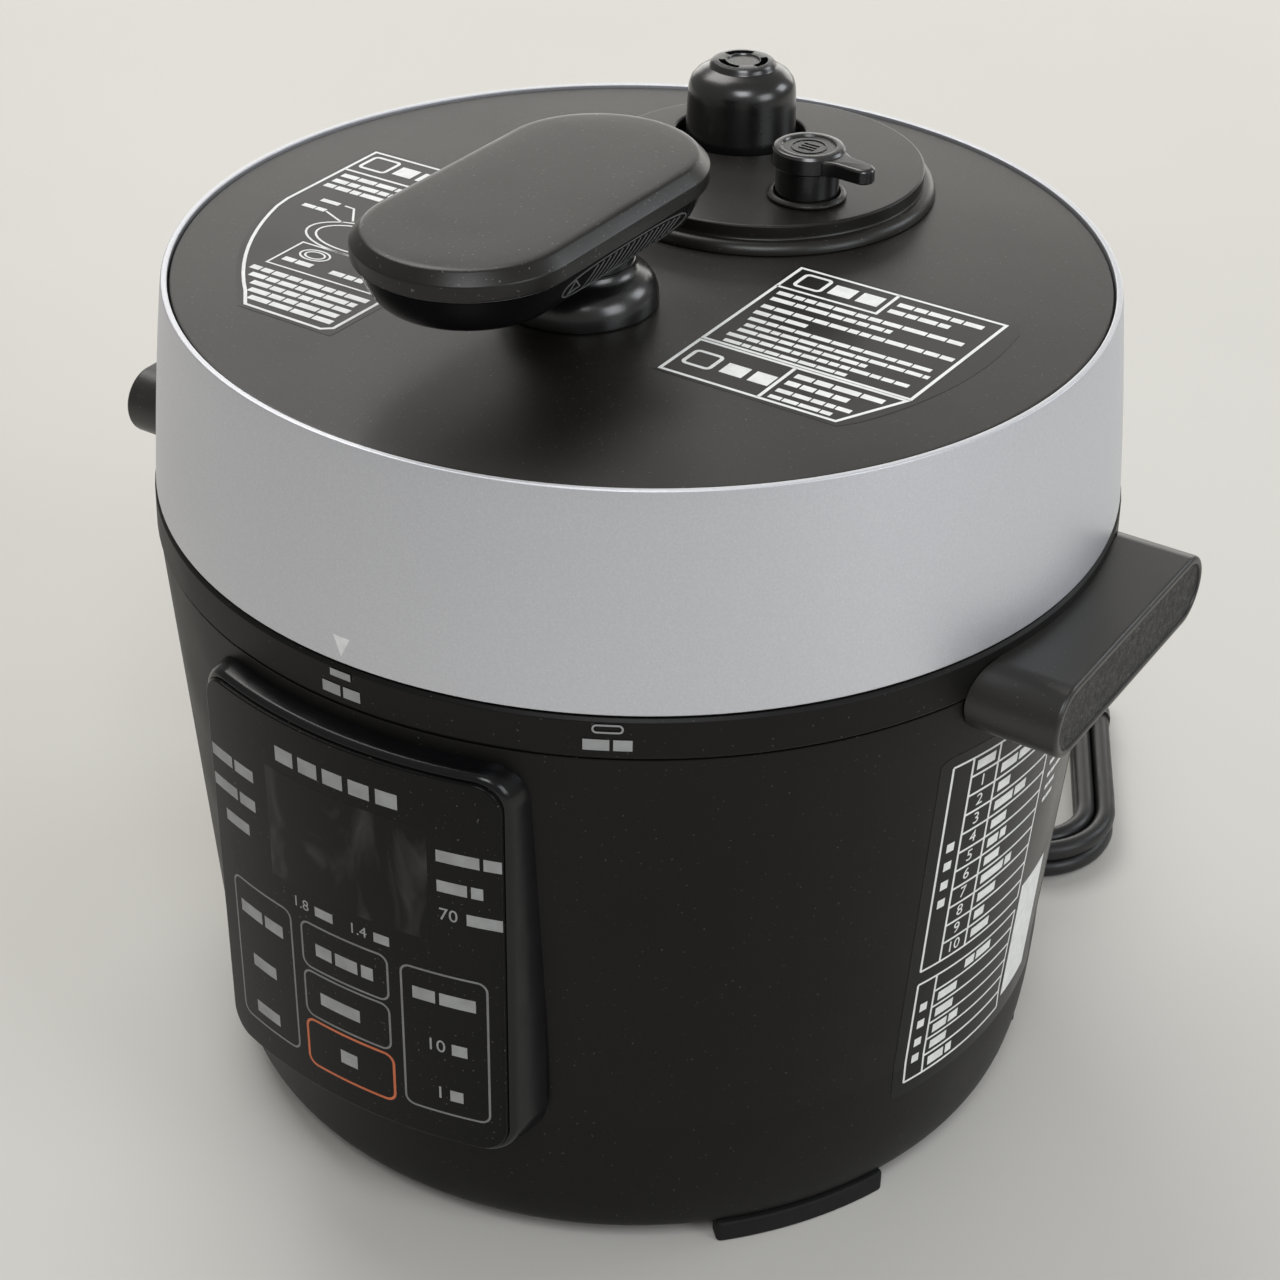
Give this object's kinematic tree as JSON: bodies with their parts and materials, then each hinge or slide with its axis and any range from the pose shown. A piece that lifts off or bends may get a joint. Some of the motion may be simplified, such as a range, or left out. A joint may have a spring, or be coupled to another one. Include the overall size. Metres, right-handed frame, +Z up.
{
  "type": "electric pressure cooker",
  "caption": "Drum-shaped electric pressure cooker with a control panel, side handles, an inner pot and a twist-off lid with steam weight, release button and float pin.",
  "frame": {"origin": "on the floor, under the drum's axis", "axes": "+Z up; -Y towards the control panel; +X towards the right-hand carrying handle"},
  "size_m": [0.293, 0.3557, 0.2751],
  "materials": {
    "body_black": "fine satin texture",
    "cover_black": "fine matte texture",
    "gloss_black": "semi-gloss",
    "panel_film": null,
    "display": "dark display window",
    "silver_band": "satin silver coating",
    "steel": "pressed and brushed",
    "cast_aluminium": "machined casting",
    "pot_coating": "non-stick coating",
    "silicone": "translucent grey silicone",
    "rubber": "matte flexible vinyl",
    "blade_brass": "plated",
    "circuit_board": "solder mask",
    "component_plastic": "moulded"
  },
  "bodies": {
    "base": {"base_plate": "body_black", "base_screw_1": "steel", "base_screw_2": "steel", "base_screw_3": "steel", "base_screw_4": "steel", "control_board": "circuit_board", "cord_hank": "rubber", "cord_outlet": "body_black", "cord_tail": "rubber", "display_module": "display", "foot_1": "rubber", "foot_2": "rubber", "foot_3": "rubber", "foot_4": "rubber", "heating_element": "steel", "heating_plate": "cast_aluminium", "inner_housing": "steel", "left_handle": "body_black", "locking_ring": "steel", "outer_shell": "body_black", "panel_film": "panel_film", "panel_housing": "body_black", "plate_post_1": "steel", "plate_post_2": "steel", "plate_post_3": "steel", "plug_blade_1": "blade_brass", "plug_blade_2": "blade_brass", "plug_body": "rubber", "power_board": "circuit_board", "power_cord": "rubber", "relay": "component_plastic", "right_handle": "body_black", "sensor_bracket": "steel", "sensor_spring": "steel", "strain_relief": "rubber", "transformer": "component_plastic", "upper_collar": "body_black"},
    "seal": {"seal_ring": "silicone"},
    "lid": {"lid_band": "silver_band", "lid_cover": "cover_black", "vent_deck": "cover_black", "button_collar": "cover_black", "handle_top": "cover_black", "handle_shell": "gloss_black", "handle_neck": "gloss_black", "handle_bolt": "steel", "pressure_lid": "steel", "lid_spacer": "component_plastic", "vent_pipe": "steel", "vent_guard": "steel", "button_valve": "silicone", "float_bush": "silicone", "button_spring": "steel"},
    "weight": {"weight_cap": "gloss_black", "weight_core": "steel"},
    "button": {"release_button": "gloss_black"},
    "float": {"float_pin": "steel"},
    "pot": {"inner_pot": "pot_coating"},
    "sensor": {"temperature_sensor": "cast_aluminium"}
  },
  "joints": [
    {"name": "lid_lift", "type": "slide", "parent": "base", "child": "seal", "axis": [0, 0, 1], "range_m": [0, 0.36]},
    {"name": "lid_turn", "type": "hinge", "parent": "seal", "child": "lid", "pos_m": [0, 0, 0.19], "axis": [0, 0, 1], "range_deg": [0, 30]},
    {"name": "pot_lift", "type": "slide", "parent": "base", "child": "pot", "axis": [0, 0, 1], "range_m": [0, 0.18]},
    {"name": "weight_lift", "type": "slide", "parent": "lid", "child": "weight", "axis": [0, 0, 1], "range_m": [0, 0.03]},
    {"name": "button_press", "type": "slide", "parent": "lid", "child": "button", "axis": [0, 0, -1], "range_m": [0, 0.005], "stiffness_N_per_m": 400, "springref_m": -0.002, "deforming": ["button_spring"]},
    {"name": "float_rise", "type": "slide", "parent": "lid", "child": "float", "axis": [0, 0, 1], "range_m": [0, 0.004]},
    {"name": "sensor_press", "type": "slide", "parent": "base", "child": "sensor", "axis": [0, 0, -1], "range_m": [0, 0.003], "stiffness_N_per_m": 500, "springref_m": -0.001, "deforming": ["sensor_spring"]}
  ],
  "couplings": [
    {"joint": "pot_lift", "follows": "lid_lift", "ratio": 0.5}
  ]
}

============================================================

Objective
Reproduce the listing above word for word.

Final answer
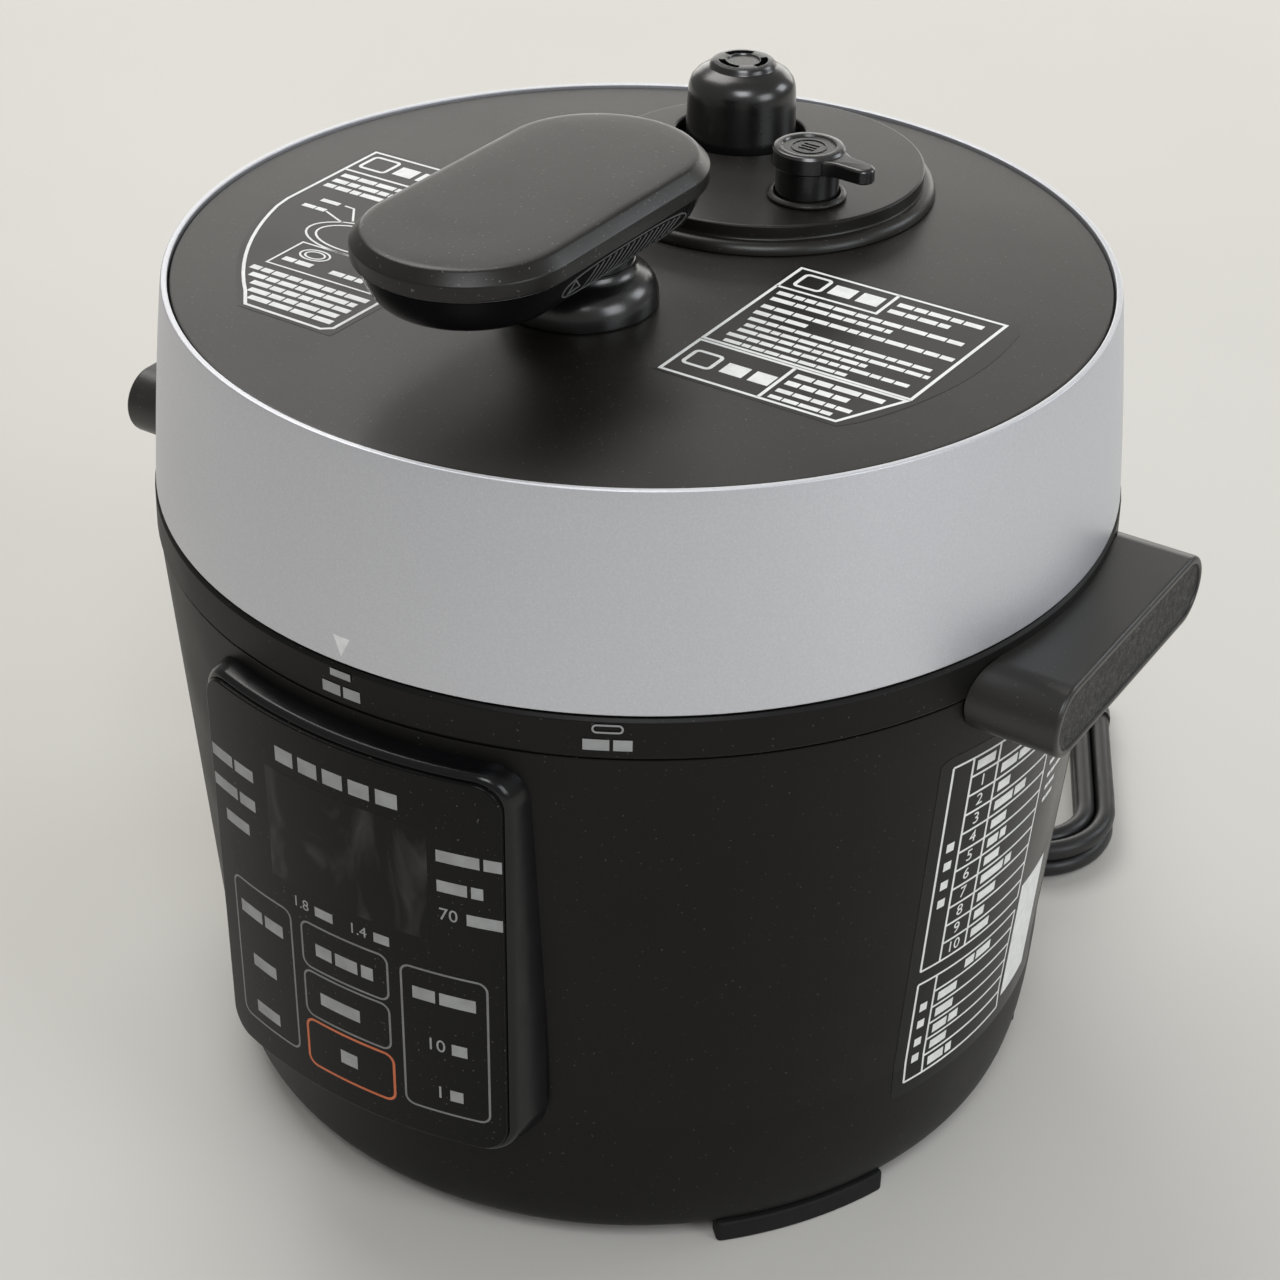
Give this object's kinematic tree as JSON: bodies with their parts and materials, then each hinge or slide with its axis and any range from the pose shown. A piece that lifts off or bends may get a joint. Some of the motion may be simplified, such as a range, or left out. A joint may have a spring, or be coupled to another one. Include the overall size. Metres, right-handed frame, +Z up.
{
  "type": "electric pressure cooker",
  "caption": "Drum-shaped electric pressure cooker with a control panel, side handles, an inner pot and a twist-off lid with steam weight, release button and float pin.",
  "frame": {"origin": "on the floor, under the drum's axis", "axes": "+Z up; -Y towards the control panel; +X towards the right-hand carrying handle"},
  "size_m": [0.293, 0.3557, 0.2751],
  "materials": {
    "body_black": "fine satin texture",
    "cover_black": "fine matte texture",
    "gloss_black": "semi-gloss",
    "panel_film": null,
    "display": "dark display window",
    "silver_band": "satin silver coating",
    "steel": "pressed and brushed",
    "cast_aluminium": "machined casting",
    "pot_coating": "non-stick coating",
    "silicone": "translucent grey silicone",
    "rubber": "matte flexible vinyl",
    "blade_brass": "plated",
    "circuit_board": "solder mask",
    "component_plastic": "moulded"
  },
  "bodies": {
    "base": {"base_plate": "body_black", "base_screw_1": "steel", "base_screw_2": "steel", "base_screw_3": "steel", "base_screw_4": "steel", "control_board": "circuit_board", "cord_hank": "rubber", "cord_outlet": "body_black", "cord_tail": "rubber", "display_module": "display", "foot_1": "rubber", "foot_2": "rubber", "foot_3": "rubber", "foot_4": "rubber", "heating_element": "steel", "heating_plate": "cast_aluminium", "inner_housing": "steel", "left_handle": "body_black", "locking_ring": "steel", "outer_shell": "body_black", "panel_film": "panel_film", "panel_housing": "body_black", "plate_post_1": "steel", "plate_post_2": "steel", "plate_post_3": "steel", "plug_blade_1": "blade_brass", "plug_blade_2": "blade_brass", "plug_body": "rubber", "power_board": "circuit_board", "power_cord": "rubber", "relay": "component_plastic", "right_handle": "body_black", "sensor_bracket": "steel", "sensor_spring": "steel", "strain_relief": "rubber", "transformer": "component_plastic", "upper_collar": "body_black"},
    "seal": {"seal_ring": "silicone"},
    "lid": {"lid_band": "silver_band", "lid_cover": "cover_black", "vent_deck": "cover_black", "button_collar": "cover_black", "handle_top": "cover_black", "handle_shell": "gloss_black", "handle_neck": "gloss_black", "handle_bolt": "steel", "pressure_lid": "steel", "lid_spacer": "component_plastic", "vent_pipe": "steel", "vent_guard": "steel", "button_valve": "silicone", "float_bush": "silicone", "button_spring": "steel"},
    "weight": {"weight_cap": "gloss_black", "weight_core": "steel"},
    "button": {"release_button": "gloss_black"},
    "float": {"float_pin": "steel"},
    "pot": {"inner_pot": "pot_coating"},
    "sensor": {"temperature_sensor": "cast_aluminium"}
  },
  "joints": [
    {"name": "lid_lift", "type": "slide", "parent": "base", "child": "seal", "axis": [0, 0, 1], "range_m": [0, 0.36]},
    {"name": "lid_turn", "type": "hinge", "parent": "seal", "child": "lid", "pos_m": [0, 0, 0.19], "axis": [0, 0, 1], "range_deg": [0, 30]},
    {"name": "pot_lift", "type": "slide", "parent": "base", "child": "pot", "axis": [0, 0, 1], "range_m": [0, 0.18]},
    {"name": "weight_lift", "type": "slide", "parent": "lid", "child": "weight", "axis": [0, 0, 1], "range_m": [0, 0.03]},
    {"name": "button_press", "type": "slide", "parent": "lid", "child": "button", "axis": [0, 0, -1], "range_m": [0, 0.005], "stiffness_N_per_m": 400, "springref_m": -0.002, "deforming": ["button_spring"]},
    {"name": "float_rise", "type": "slide", "parent": "lid", "child": "float", "axis": [0, 0, 1], "range_m": [0, 0.004]},
    {"name": "sensor_press", "type": "slide", "parent": "base", "child": "sensor", "axis": [0, 0, -1], "range_m": [0, 0.003], "stiffness_N_per_m": 500, "springref_m": -0.001, "deforming": ["sensor_spring"]}
  ],
  "couplings": [
    {"joint": "pot_lift", "follows": "lid_lift", "ratio": 0.5}
  ]
}